The name is derived from a Taungurung word meaning "camp" or "dwelling". The Post Office opened on 22 November 1861, closing in 1970.

Mia Mia is notable for being the home of John Duigan and brother Reginald Duigan who built and flew the first Australian made aeroplane in 1910 on their property named Spring Plains. A monument to their endeavours was constructed out of local bluestone and unveiled in 1960.

Mia Mia’s western boundary is on the Campaspe River which is crossed by an iron bridge near Redesdale that is unusual in design and is quite memorable for those passing through.
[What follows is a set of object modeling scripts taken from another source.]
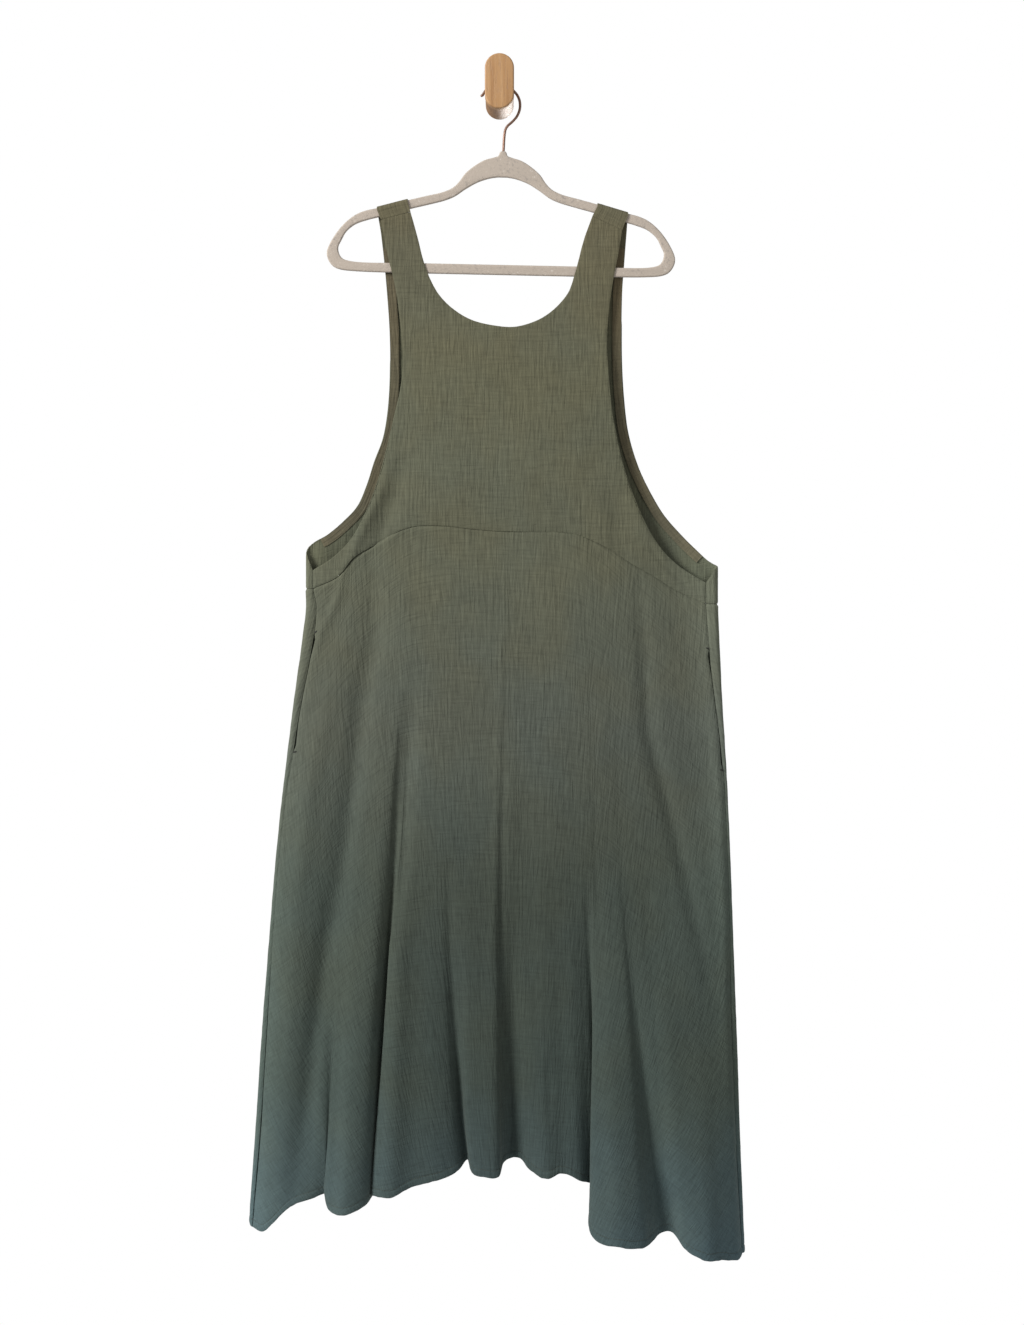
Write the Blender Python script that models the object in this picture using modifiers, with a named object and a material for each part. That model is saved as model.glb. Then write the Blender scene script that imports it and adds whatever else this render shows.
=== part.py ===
"""Tent dress of crinkled double gauze on a slim hanger, held by a round wooden wall hook.

Lengths are in millimetres and turned into metres where an object is made. +X is right as seen from
the front, +Y runs into the wall and +Z is up. The origin is the centre of the stem's back face, on
the wall. Left and right are those of the front view.
"""

import math

import bmesh
import bpy
from mathutils import Vector

MM = 0.001

# Cloth
CLOTH = 1.4
POCKET_CLOTH = 1.2
FACING_CLOTH = 1.0
SEAM_GAP = 0.4
SIDE_GAP = 0.5
LAYER_GAP = 0.3

# Hanger: a flat plate with rounded edges in the plane y = HANGER_Y, its crown at HANGER_TOP
HANGER_Y = -28.0
HANGER_TOP = (4.5, -73.7)
HANGER_TILT = 1.2
ARM_DROP = 65.0
HANGER_THICKNESS = 5.0
HANGER_ROUND = 2.0
NUB_HEIGHT = 6.4
NUB_HALF_WIDTH = 4.8

# Straps: they run over the arms on a curve round the plate's edge
STRAP_BEND = 3.7
STRAP_FRONT_Y = HANGER_Y - STRAP_BEND
STRAP_BACK_Y = HANGER_Y + STRAP_BEND
STRAP_LOW_Y = -22.9
STRAP_BACK_TOP = -172.0
STRAP_SETTLE_TOP = -155.0
STRAP_SETTLE_LENGTH = 35.0

# Depth of the dress at the empire seam: middle of the front and its sides
FRONT_MIDDLE_Y = -38.0
FRONT_SIDE_Y = -30.5
FRONT_CENTRE_X = 12.5
FRONT_HALF_WIDTH = 250.5
FRONT_BOW_TOP = -235.0
FRONT_BOW_LENGTH = 300.0
BACK_BOW_TOP = -240.0
BACK_BOW_LENGTH = 190.0

# Side seams of the bodice, which lie just inside the outline on the front
SEAM_LEFT_X = -238.0
SEAM_RIGHT_X = 263.0
UNDERARM_LEFT_Z = -602.0
UNDERARM_RIGHT_Z = -618.0

# Depth of the skirts at the hem, before their folds: middle and sides of the front, and the back
HEM_MIDDLE_Y = -62.0
HEM_SIDE_Y = -35.0
HEM_HALF_WIDTH = 314.0
HEM_SIDE_FALL = 3.0
BACK_HEM_Y = -12.0

# How fast folds deepen on their way to the hem, and how fast a fold laps over its neighbour
FOLD_GROWTH = 1.3
LAP_GROWTH = 1.5
BACK_FOLD_START = 0.1

# Pockets: the part of the side seam that stays open, as shares of the skirt's length
MOUTH_TOP = 0.075
MOUTH_END = 0.255
MOUTH_WIDTH = 2.2
BAG_TOP = 0.065
BAG_END = 0.37

# Point of each armhole table where the bodice is narrowest
NARROWEST = 4

# Reach of the back's cross-section that lies round each side, and how many of the back skirt's
# rows at each end go round it
SIDE_WRAP = 23.0
SIDE_FOLDS = 4

# Facets of the bodices: over each stretch of their width, down the straps and the chest, and on a
# back strap up in front of the arm, over it and on behind it
WRAP_COLUMNS = 7
ARMHOLE_COLUMNS = 8
STRAP_COLUMNS = 4
NECK_COLUMNS = 11
STRAP_ROWS = 8
CHEST_ROWS = 7
ARM_FRONT_ROWS = 2
ARM_BEND_ROWS = 5
ARM_ROWS = ARM_FRONT_ROWS + ARM_BEND_ROWS + 1

# Facets of the skirts: between two folds, and from the empire seam to the hem
SKIRT_SAMPLES = 2
SKIRT_ROWS = 12

# Facings inside the back's armholes
FACING_WIDTH = 11.0
FACING_INSET = 0.6
FACING_ROWS = 26
FACING_TOP_Z = -190.0
FACING_END_Z = {"left": -562.0, "right": -584.0}

# Where the bodices' straps meet the neckline, as shares of it, and where the columns beside the
# straps end on the empire seam
FRONT_NECK_SHARES = (0.30, 0.70)
FRONT_STOPS = (-118.0, -88.0, 100.0, 132.0)
BACK_NECK_SHARES = (0.26, 0.74)
BACK_STOPS = (-128.0, -95.0, 105.0, 142.0)

# Wire hook and wall hook
WIRE_DIAMETER = 3.4
STEM_RADIUS = 18.0
STEM_LENGTH = 42.0
PLATE_RADIUS = 18.5
PLATE_HEIGHT = 70.0
PLATE_BACK_Y = -38.0
PLATE_THICKNESS = 12.0
PLATE_ROUND = 2.0

# Facets of the hard parts
HANGER_OUTER_FACETS = 34
HANGER_INNER_FACETS = 28
WIRE_FACETS = 36
PLATE_END_FACETS = 17
STEM_FACETS = 40

# x, z
EMPIRE_SEAM = [
    (-238.0, -625.0), (-205.4, -609.5), (-185.5, -586.0), (-158.7, -569.5), (-130.4, -553.4),
    (-107.5, -546.3), (-73.1, -545.7), (-37.5, -549.5), (0.6, -552.7), (77.0, -554.2),
    (97.3, -556.5), (118.9, -564.9), (146.9, -579.2), (168.5, -594.1), (197.7, -610.5),
    (225.7, -628.0), (263.0, -644.5),
]

# x, z
FRONT_NECK = [
    (-113.5, -145.4), (-105.6, -174.0), (-92.8, -220.6), (-74.2, -254.6), (-40.4, -280.8),
    (-0.1, -291.0), (24.4, -291.0), (58.4, -277.8), (86.2, -250.5), (95.4, -226.8),
    (107.8, -180.5), (118.4, -151.0),
]

# x, z
FRONT_ARMHOLE_LEFT = [
    (-151.4, -155.1), (-143.3, -197.2), (-132.4, -243.4), (-125.8, -293.3), (-123.1, -334.4),
    (-126.0, -370.2), (-133.9, -405.8), (-142.8, -445.1), (-153.5, -484.4), (-166.0, -520.1),
    (-187.5, -561.2), (-212.4, -586.1), (SEAM_LEFT_X, UNDERARM_LEFT_Z),
]

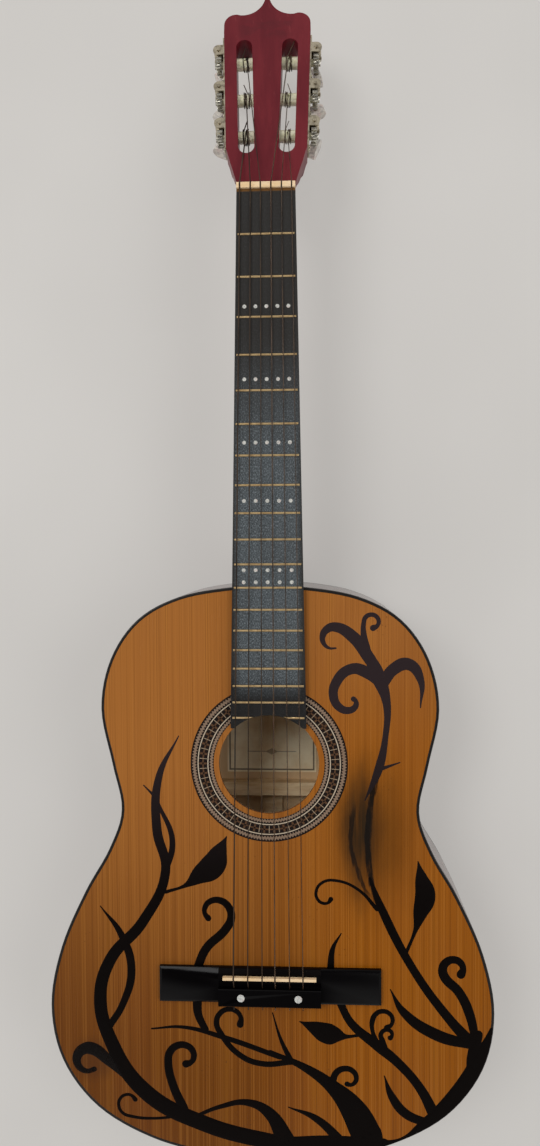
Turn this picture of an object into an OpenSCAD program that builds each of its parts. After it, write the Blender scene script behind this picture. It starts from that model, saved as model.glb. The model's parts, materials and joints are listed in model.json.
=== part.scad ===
// Classical guitar with a slotted headstock, lying on its back.
// +Z is the way the soundboard faces, +Y runs from the tail to the head and +X is the treble side.
// The origin is under the middle of the guitar, on the plane that the back rests on.

/* [Body] */
// Depth of the body from the back to the soundboard
body_depth = 96; // [92:1:104]
// Thickness of the soundboard
top_t = 2.8; // [2.4:0.1:3.4]
// Thickness of the back
back_t = 3; // [2.5:0.1:3.5]
// Thickness of the ribs, which is also the width of the binding
rib_t = 2.5; // [2:0.1:3]
// Height of the binding strips
binding_h = 6; // [5:0.5:7]
// Radius of the sound hole
hole_r = 42; // [40:0.5:43]
// Inner radius of the rosette
rosette_in = 46.5; // [45:0.5:47]
// Outer radius of the rosette
rosette_out = 66; // [62:0.5:68]

/* [Neck and strings] */
// Vibrating length of the strings
scale_length = 650; // [650:1:652]
// Width of the neck at the nut
nut_w = 48; // [47.5:0.5:52]
// Width of the neck at the body
joint_w = 59; // [58:0.5:62]
// Thickness of the fingerboard
board_t = 6; // [5:0.5:6.5]
// Height of the string axes over the soundboard at the nut
nut_action = 7.5; // [7.2:0.1:8]
// Height of the string axes over the soundboard at the saddle
saddle_action = 11.6; // [11:0.1:12.5]

/* [Headstock] */
// Angle by which the headstock leans back
head_tilt = 12; // [10:0.5:14]
// Thickness of the headstock
head_t = 20; // [19:0.5:21]
// Width of each slot
slot_w = 13.5; // [13:0.5:14]

/* [Tuners] */
// Distance between neighbouring rollers
key_pitch = 35; // [35:0.5:36]
// Radius of a roller
roller_r = 5; // [4.5:0.1:5]
// Teeth on each gear
gear_teeth = 14; // [12:1:16]
// Radius over the tips of the gear teeth
gear_r = 7.2; // [7:0.1:7.3]
// Length of a button, across its shaft
button_l = 18; // [16:0.5:20]

/* [Hidden] */
$fn = 64;
SIDES = ["bass", "treble"];
STRINGS = [1, 2, 3, 4, 5, 6];

// ---- Places along the guitar, measured from the body joint, which is the 12th fret ----
z_top = body_depth;                       // upper face of the soundboard
z_under = z_top - top_t;                  // its lower face
z_board = z_top + board_t;                // upper face of the fingerboard
y_nut = scale_length / 2;                 // string side of the nut
nut_t = 5;                                // nut, along the neck
y_head = y_nut + nut_t;                   // where the headstock bends back
y_hole = -148;                            // centre of the sound hole
y_saddle = -scale_length / 2 - 0.9;       // saddle, set back for the strings' stretch
y_tail = -488;                            // end of the body
head_tip = 182;                           // length of the headstock along its face
y_mid = (y_head + head_tip * cos(head_tilt) + y_tail) / 2;
eps = 0.01;

// ---- Curves ----
function curve_point(a, b, c, d, t) =
    0.5 * (2 * b + (c - a) * t + (2 * a - 5 * b + 4 * c - d) * t * t + (3 * b - a - 3 * c + d) * t * t * t);

// A smooth line through pts, which starts and ends in the directions from before and to after
function smooth_line(before, pts, after, steps) =
    let (p = concat([before], pts, [after]))
    concat([for (i = [1 : len(pts) - 1]) for (j = [0 : steps - 1])
                curve_point(p[i - 1], p[i], p[i + 1], p[i + 2], j / steps)],
           [pts[len(pts) - 1]]);

function unit(v) = v / norm(v);
function mirrored(pts) = [for (i = [len(pts) - 1 : -1 : 0]) [-pts[i].x, pts[i].y]];

// An arc from one angle to another
function arc(centre, r, from, to, steps = 8) =
    [for (i = [0 : steps]) let (a = from + (to - from) * i / steps) centre + r * [cos(a), sin(a)]];

// ---- Body outline: half of it, from the neck to the tail ----
joint_flat = 31;                          // half of the flat that the heel stands against
upper_bout = [141.5, -102];               // half widths, and how far down the body they are
waist = [125, -188];
lower_bout = [187.5, -357];
shoulder = [[75, -8], [110, -27], [133, -60]];
upper_side = [132.5, -149];
flank = [[136, -222], [157, -259], [178, -307]];
tail_quarter = [[178, -405], [148, -445], [102, -471], [52, -483.5]];
body_half = smooth_line([0, 0],
    concat([[joint_flat, 0]], shoulder, [upper_bout, upper_side, waist], flank, [lower_bout],
           tail_quarter, [[0, y_tail]]),
    [-52, -483.5], 6);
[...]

=== Gold escort robbery===

Mia Mia was the location of a violent gold escort robbery in 1853. A gang of at least six robbers and possibly as many as twelve bailed up a gold escort on the way to Kyneton. The robbers opened fire on the six escorts and four were wounded. The other two fled to Heathcote to raise the alarm. When help arrived they found the robbers and the gold were gone. Later John Francis gave crown evidence against the others and three of the villains were hanged.

===Burke and Wills===

The Burke and Wills expedition passed through Mia Mia in 1860 on their journey across Australia from Melbourne to the Gulf of Carpentaria. They arrived on Saturday, 25 August 1860 and made Camp VI, (their sixth camp since leaving Melbourne). Sunday was taken as a rest day when the men caught up on chores and they left on Monday morning. The road from Lancefield to Mia Mia via Ben Loch and the Great Dividing Range is now called 'The Burke and Wills Track'. In 2010 the town erected a small monument to the expedition to mark the sesquicentenary of their visit.